Bernard Bro
On ne pourra jamais donner une définition adéquate du grégorien, non plus que de la musique. On peut seulement, en écoutant ou en chantant, pressentir qu’il ne s’agit plus seulement d’émotions. Certes elles sont très fortes ici puisqu’il n’y a aucun instrument, aucun accompagnement nécessaire, aucun ajout extérieur avec lequel on devrait composer pour exprimer la communion de ce qui est dit entre deux interlocuteurs. Non seulement la place est faite au silence, mais la mélodie n’est destinée qu’à introduire à ce silence qui contient et la musique et les partenaires de cette musique, et cela de l’intérieur même de la Parole. Celle-ci vient de l’autre. Avant d’être chantée, la Parole a été reçue de Celui qu’on cherche à retrouver.

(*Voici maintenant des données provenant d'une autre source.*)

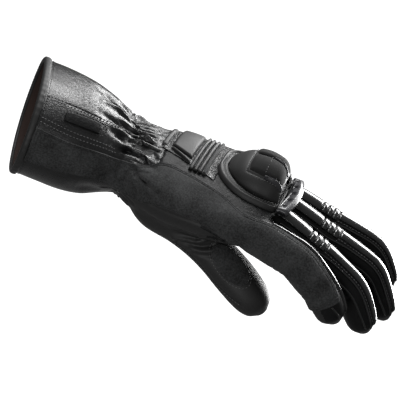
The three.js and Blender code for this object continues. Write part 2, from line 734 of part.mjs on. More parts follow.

Elle a été lue, relue, méditée et intériorisée. Elle remonte à l’âme dans une économie totale de moyens. Elle flotte en sa mémoire comme une anamnèse heureuse. Elle est portée par la seule inquiétude du risque de se lasser dans l’attente de Celui qu’on aime. La pauvreté qu’elle révèle n’est plus obstacle, elle devient au contraire la manière même dont l’amour prouve qu’il n’a plus peur de paraître démuni. La musique reste servante mais sans bavardage ou contrainte: elle se sait entendue. Elle n’élève pas la voix. L’adéquation tant désirée avec l’être aimé est déjà présente.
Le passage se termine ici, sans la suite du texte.